I toured McDonald Douglas when I was in college. One interesting fact they mentioned is that auto makers will spend ~$10 to lose a pound, aircraft makers will spend around $1000 to lose a pound and aerospace would spend around $10,000 to lose a pound.
My company once had to lose 50 grams due to a mass budgeting error on a Japanese satellite. We were given $1000/gram to carve out some mass. We eventually did only to discover that the savings were wiped out by a 50 g error in the original estimate.
I suppose most are composite and held together with adhesives now. They had one clean room where they assembled some subs for the shuttle program. Very cool stuff.
Not all S/C are composites. If you watch the Canadarm II on the Space Station doing its thing, I worked on the Force and Moment Sensors at each end of the arm (at the wrist locations). It is made of Aluminum 7075-T6. Yet to be launched is the hand for the arm, most of that is titanium 6Al-4V.

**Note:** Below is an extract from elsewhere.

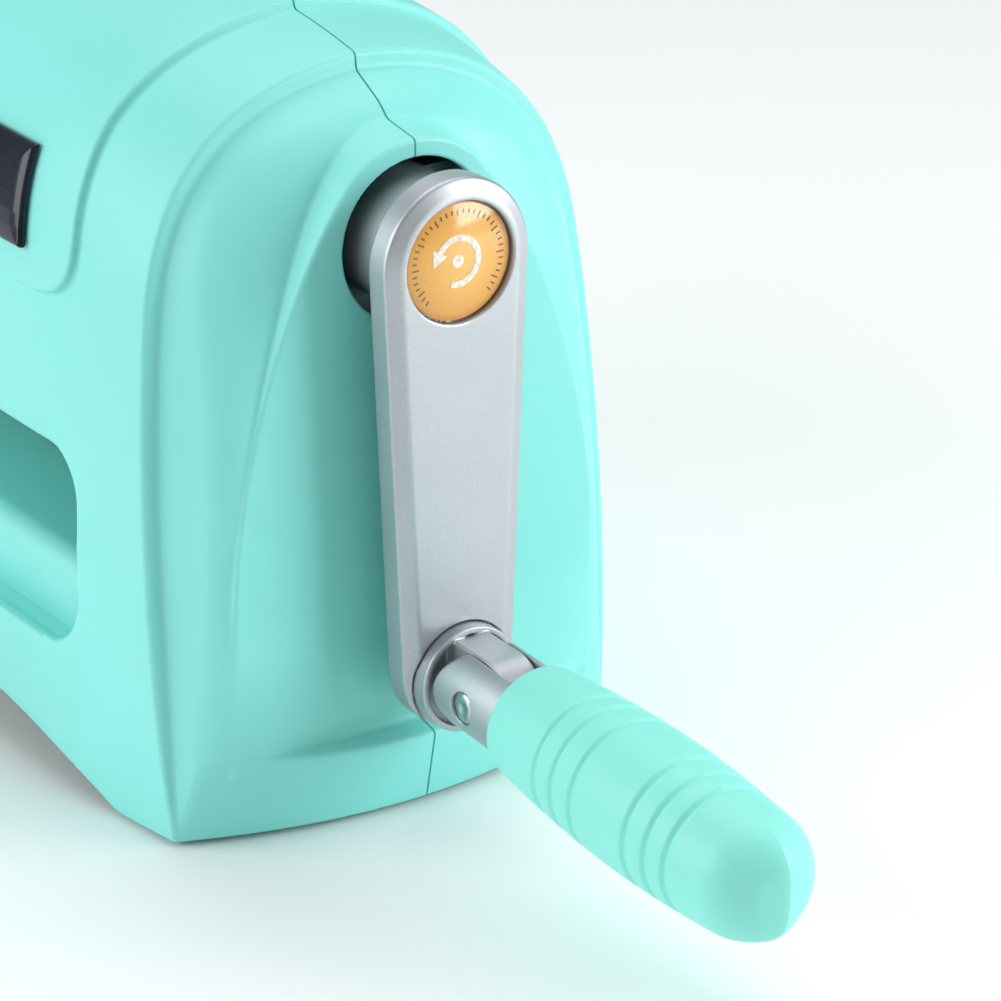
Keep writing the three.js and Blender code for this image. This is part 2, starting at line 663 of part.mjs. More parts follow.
// The socket's ring sits in the arm, and its tongue carries the hinge pin.
function handleSocket() {
  const ringFace = ARM_FACE_X + RING_PROUD;
  const ring = solid(turnX([
    [ARM_FACE_X - 1.9, 0], [ARM_FACE_X - 1.9, RING_R], [ringFace - 1, RING_R],
    [ringFace, RING_R - 1.2], [ringFace, 0],
  ], 24));
  const end = new THREE.EllipseCurve(PIN_X, 0, TONGUE_RISE, TONGUE_RISE, Math.PI / 2, 0.2, true);
  const half = [[ringFace - 1, TONGUE_RISE], ...end.getPoints(5).map((p) => [p.x, p.y])];
  const upper = half.map(([x, z]) => [x, PIN_RISE + z]);
  const lower = half.map(([x, z]) => [x, PIN_RISE - z]);
  const tongue = polygon([...upper, ...lower.reverse()].reverse());
  const blade = solid(pullY(tongue, -TONGUE_W / 2, TONGUE_W / 2));
  return cut(union(ring, blade),
    solid(rodY(PIN_R + 0.15, -10, 10, PIN_X, PIN_RISE, 12)),
    solid(rodX(2, ARM_FACE_X - 4, ARM_FACE_X + 5, 0, 0, 8)));
}

function socketScrew() {
  const head = ARM_BACK_X + 0.4;
  return solid(turnX([
    [head, 0], [head, 4], [head + 0.8, 4.8], [head + 3.4, 4.8], [head + 3.4, 1.8],
    [ARM_FACE_X + 4, 1.8], [ARM_FACE_X + 4, 0],
  ], 8));
}

// ---- handle, about the hinge pin, with +X along the handle ---------------------------
function hingePin() {
  const half = YOKE_R + 0.6;
  const side = new THREE.CylinderGeometry(PIN_R, PIN_R, 2 * half - 2, 12);
  const head = new THREE.CylinderGeometry(3.6, 3.6, 1.2, 12);
  const tail = head.clone();
  return union(solid(side), solid(head.translate(0, half - 0.9, 0)),
    solid(tail.translate(0, 0.9 - half, 0)));
}

function handleYoke() {
  const barrel = solid(turnX([
    [-EAR_R, 0], [-EAR_R, YOKE_R], [YOKE_END, YOKE_R],
    [YOKE_END, NECK_R], [NECK_END, NECK_R], [NECK_END, 0],
  ], 24));
  const profile = new THREE.Shape();
  profile.moveTo(0, YOKE_R + 1);
  profile.lineTo(0, EAR_R);
  profile.absarc(0, 0, EAR_R, Math.PI / 2, Math.PI * 1.5, false);
  profile.lineTo(0, -YOKE_R - 1);
  profile.lineTo(NECK_END + 1, -YOKE_R - 1);
  profile.lineTo(NECK_END + 1, YOKE_R + 1);
  const ears = barrel.intersect(solid(pullY(profile, -15, 15, 8)));
  const slot = TONGUE_W / 2 + 0.4;
  const yoke = cut(ears,
    solid(box(-20, SLOT_END, -slot, slot, -20, 20)),
    solid(rodY(PIN_R + 0.15, -20, 20, 0, 0, 12)),
    solid(rodY(3.8, YOKE_R - 1.6, 20, 0, 0, 12)),
    solid(rodY(3.8, -20, 1.6 - YOKE_R, 0, 0, 12)));
  return cut(yoke, solid(rodX(SPINDLE_R - 0.7, SLOT_END + 0.6, NECK_END + 5, 0, 0, 12)));
}

function handleSpindle() {
  return solid(turnX([
    [SLOT_END + 1, 0], [SLOT_END + 1, SPINDLE_R - 1], [NECK_END + GAP, SPINDLE_R - 1],
    [NECK_END + GAP, SPINDLE_R], [84, SPINDLE_R], [84, 5.4], [87, 5.4], [89, 3.5], [89, 0],
  ], 12));
}

// Radius of the grip at a distance from its inner end.
const gripCurve = new THREE.SplineCurve([
  [0, 13.4], [14, 14.9], [32, 16.1], [48, 16.4], [64, 15.8], [80, 14.2], [90, 11.5], [97, 5],
].map(([x, r]) => new THREE.Vector2(x, r)));

function grip() {
  const profile = [[GRIP_START, 0]];
  gripCurve.getPoints(12).forEach((p) => profile.push([GRIP_START + p.x, p.y]));
  profile.push([GRIP_START + GRIP_LENGTH, 0]);
  const body = solid(turnX(profile, 24));
  const bore = SPINDLE_R + 0.5;
  const neck = NECK_R + 0.6;
  return cut(body, solid(turnX([
    [GRIP_START - 5, 0], [GRIP_START - 5, neck], [NECK_END + 0.6, neck],
    [NECK_END + 0.6, bore], [82, bore], [82, 6], [91, 6], [91, 0],
  ], 12)));
}

// ---- assembly -----------------------------------------------------------------------
const machine = new THREE.Group();

function add(parent, name, shape, look, x = 0, y = 0, z = 0) {
  const piece = mesh(name, shape, look);
  piece.position.set(x, y, z);
  parent.add(piece);
  return piece;
}

add(machine, "front_shell", frontShell, mint);
add(machine, "rear_shell", rearShell, mint);
add(machine, "badge", badge(), badgeBlack);
add(machine, "base_plate", basePlate(), zinc);
add(machine, "front_feed_table", feedTable(-1), mint);
add(machine, "rear_feed_table", feedTable(1), mint);
machine.add(sidePlate(1, "right_side_plate"));
machine.add(sidePlate(-1, "left_side_plate"));
add(machine, "bearing_plate", bearingPlate(), steel);

for (const [name, [y, z]] of Object.entries(TIE_RODS)) {
  add(machine, `tie_rod_${name}`, stay(-PLATE_X, PLATE_X, PLATE_T, PLATE_T), zinc, 0, y, z);
}
for (const [name, [y, z]] of Object.entries(POSTS)) {
  const post = stay(PLATE_X + PLATE_T, BEARING_X, PLATE_T, BEARING_T);
  add(machine, `bearing_post_${name}`, post, zinc, 0, y, z);
}
const corners = { front_left: [-1, -1], front_right: [1, -1], rear_left: [-1, 1], rear_right: [1, 1] };
for (const [name, [x, y]] of Object.entries(corners)) {
  add(machine, `foot_${name}`, foot(), rubber, x * FOOT_AT.x, y * FOOT_AT.y);
  add(machine, `frame_screw_${name}`, screwUp(BASE_MID_Z - 2.1, 5, 1.7), zinc,
    x * PLATE_SCREWS.x, y * PLATE_SCREWS.y);
  add(machine, `shell_screw_${name}`, screwUp(BASE_LOW_Z - 2.1, 16, 1.6), zinc,
    x * BOSS_AT.x, y * BOSS_AT.y);
}
const bushX = PLATE_X - 1.4;
const bushEnd = PLATE_X + PLATE_T + 0.5;
for (const [name, z] of [["upper", UPPER_Z], ["lower", LOWER_Z]]) {
  for (const [place, turn] of [["right", 0], ["left", Math.PI]]) {
    const ring = bush(JOURNAL_R + GAP, BUSH_R, bushX, bushEnd, BUSH_R + 2);
    add(machine, `${name}_bush_${place}`, ring, bronze, 0, 0, z).rotation.z = turn;
  }
  add(machine, `${name}_roller`, roller(PLATE_X - 1.8), steel, 0, 0, z);
  const ring = washer(JOURNAL_R + 0.4, JOURNAL_R + 3, -PLATE_X - PLATE_T - 3, -PLATE_X - PLATE_T - 1.6);
  add(machine, `${name}_roller_clip`, ring, zinc, 0, 0, z);
  const nut = washer(END_R + 0.4, END_R + 3.5, GEAR_X + GEAR_W + GAP, GEAR_X + GEAR_W + 3);
  add(machine, `${name}_gear_clip`, nut, zinc, 0, 0, z);
}
add(machine, "crank_bush_inner", bush(SHAFT_R + GAP, BUSH_R, bushX, bushEnd, BUSH_R + 2), bronze,
  0, 0, HUB_Z);
add(machine, "crank_bush_outer",
  bush(SHAFT_R + GAP, SHAFT_R + 3, BEARING_X - 1.4, BEARING_X + BEARING_T + 0.4, SHAFT_R + 4.5),
  bronze, 0, 0, HUB_Z);

// A tooth of the upper gear faces sideways, so a gap meets the pinion's tooth above it.
const halfTooth = Math.PI / GEAR_TEETH;
const upperGear = add(machine, "upper_gear", gear(GEAR_TEETH, END_R + 0.4), steel, 0, 0, UPPER_Z);
upperGear.rotation.x = Math.PI / 2 + halfTooth;
const lowerGear = add(machine, "lower_gear", gear(GEAR_TEETH, END_R + 0.4), steel, 0, 0, LOWER_Z);
lowerGear.rotation.x = Math.PI / 2;

const crank = new THREE.Group();
crank.position.z = HUB_Z;
machine.add(crank);
add(crank, "crank_shaft", crankShaft(), steel);
const pinion = add(crank, "drive_pinion", gear(PINION_TEETH, SHAFT_R + 0.5), steel);
pinion.rotation.x = -Math.PI / 2;
add(crank, "crank_arm", crankArm(), silver);
add(crank, "arm_screw", armScrew(), zinc);
add(crank, "medallion_print", medallionPrint(), orange);
add(crank, "medallion_dome", medallionDome(), clear);
add(crank, "handle_socket", handleSocket(), silver, 0, 0, -THROW);
add(crank, "socket_screw", socketScrew(), zinc, 0, 0, -THROW);

const handle = new THREE.Group();
handle.position.set(PIN_X, 0, PIN_RISE - THROW);
handle.rotation.y = DROOP;
crank.add(handle);
add(handle, "hinge_pin", hingePin(), zinc);
add(handle, "handle_yoke", handleYoke(), silver);
add(handle, "handle_spindle", handleSpindle(), steel);
add(handle, "grip", grip(), gripMint);

// The origin is on the floor, at the middle of the whole machine.
machine.updateMatrixWorld(true);
const extent = new THREE.Box3().setFromObject(machine, true);
machine.position.x = -(extent.min.x + extent.max.x) / 2;
machine.position.y = -(extent.min.y + extent.max.y) / 2;

export default machine;
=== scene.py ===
"""Looks of the hand-crank die cutting machine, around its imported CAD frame.

The moulded and cast pieces are distance fields, meshed where the field is zero, so that
every edge has its fillet.  Turned pieces are lathed.  Sizes are in millimetres in the
machine's own frame: X from the middle of the casing, Y from its seam, Z from the floor.
"""
import json
import math

import bmesh
import bpy
import numpy as np
from mathutils import Matrix, Vector

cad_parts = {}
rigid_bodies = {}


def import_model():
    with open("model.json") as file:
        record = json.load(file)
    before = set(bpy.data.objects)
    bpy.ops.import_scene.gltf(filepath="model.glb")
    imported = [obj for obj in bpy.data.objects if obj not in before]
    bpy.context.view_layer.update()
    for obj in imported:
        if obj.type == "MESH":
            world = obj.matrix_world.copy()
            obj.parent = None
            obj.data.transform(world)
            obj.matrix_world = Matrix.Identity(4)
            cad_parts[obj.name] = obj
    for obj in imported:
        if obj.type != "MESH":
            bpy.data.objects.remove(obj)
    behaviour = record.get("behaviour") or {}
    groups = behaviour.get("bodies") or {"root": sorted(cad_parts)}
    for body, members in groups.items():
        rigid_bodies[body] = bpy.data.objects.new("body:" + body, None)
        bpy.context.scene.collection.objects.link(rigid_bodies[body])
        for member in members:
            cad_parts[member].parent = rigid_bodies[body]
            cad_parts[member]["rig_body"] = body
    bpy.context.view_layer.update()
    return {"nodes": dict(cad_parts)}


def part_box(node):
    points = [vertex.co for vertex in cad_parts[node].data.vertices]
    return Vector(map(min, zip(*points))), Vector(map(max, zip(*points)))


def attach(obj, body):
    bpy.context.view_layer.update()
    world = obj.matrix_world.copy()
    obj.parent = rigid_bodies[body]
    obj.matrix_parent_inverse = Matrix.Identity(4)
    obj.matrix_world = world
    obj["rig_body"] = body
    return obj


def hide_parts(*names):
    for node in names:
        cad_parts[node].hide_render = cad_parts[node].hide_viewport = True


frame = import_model()

# ---- sizes -----------------------------------------------------------------------------
MM = 0.001
front_low, front_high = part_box("front_shell")
rear_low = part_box("rear_shell")[0]
CENTRE = Vector(((front_low[0] + front_high[0]) / 2, (front_high[1] + rear_low[1]) / 2, 0))
PLACE = Matrix.Translation(CENTRE) @ Matrix.Scale(MM, 4)

RIM_Z = 1.3
WALL = 3.0
HALF_DEPTH = 67.9
BODY_TOP = 181.0
HOOD_RISE = 2.0
HUB_Z = 139.0
THROW = 100.0
STEP_X = 101.0                   # where the end caps start, at the roof
STEP_LEAN = 0.0728               # how much wider that is, for each unit of height below it
PAD_X = 125.0                    # face of the raised panel on each end
LEDGE_Z = 21.0                   # top of the ledge along the foot of each end
HUB_HOLE_R = 19.2
ARM_FACE_X = 142.7
ARM_BACK_X = 134.1
MEDAL_R = 14.0
PIN_X = 158.0
PIN_Z = HUB_Z - THROW + 0.6
DROOP = math.radians(3)
YOKE_R = 11.4
YOKE_END = 12.0
GRIP_START = YOKE_END + 0.3
GRIP_LENGTH = 97.0
TABLE_Z = 57.0

# ---- camera ----------------------------------------------------------------------------
LENS_TO_WIDTH = 4.3956           # focal length for each unit of picture width
CAMERA_AT = Vector((884.6, -511.0, 479.4))
CAMERA_AZIMUTH = 54.9
CAMERA_DIP = 23.79


def add_camera():
    data = bpy.data.cameras.new("camera")
    data.sensor_width = 36
    data.lens = LENS_TO_WIDTH * data.sensor_width
    data.clip_end = 20
    camera = bpy.data.objects.new("camera", data)
    bpy.context.scene.collection.objects.link(camera)
    camera.location = PLACE @ CAMERA_AT
    camera.rotation_euler = (math.radians(90 - CAMERA_DIP), 0, math.radians(CAMERA_AZIMUTH))
    bpy.context.scene.camera = camera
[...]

With respect to design for vibration, I was mentioning that the ratio of stiffness/mass (density) is the driver for what frequencies a structure will vibrate at. Divide the stiffness modulus of steel, titanium and aluminum by their respective densities you get roughly the same answer for each. With magnesium you get a slightly higher number. If you made identical trusses from each material, each would quiver at nearly the same frequencies. However the absolute stiffnesses of the trusses differ, if aluminum has a stiffness of 1.0 the titanium would be 1.6 while the steel would be 2.9. Despite being dense, steel competes against the others quite while since it brings stiffness along with it mass. When you add in non-structural mass like people, interiors, etc. the answer is much muddier. This is why you can choose any of the three and make a car body perform almost identically. Then when you consider strength (particularly fatigue strength) steel still dominates. Titanium is nice but expensive, and aluminum has poor fatigue life.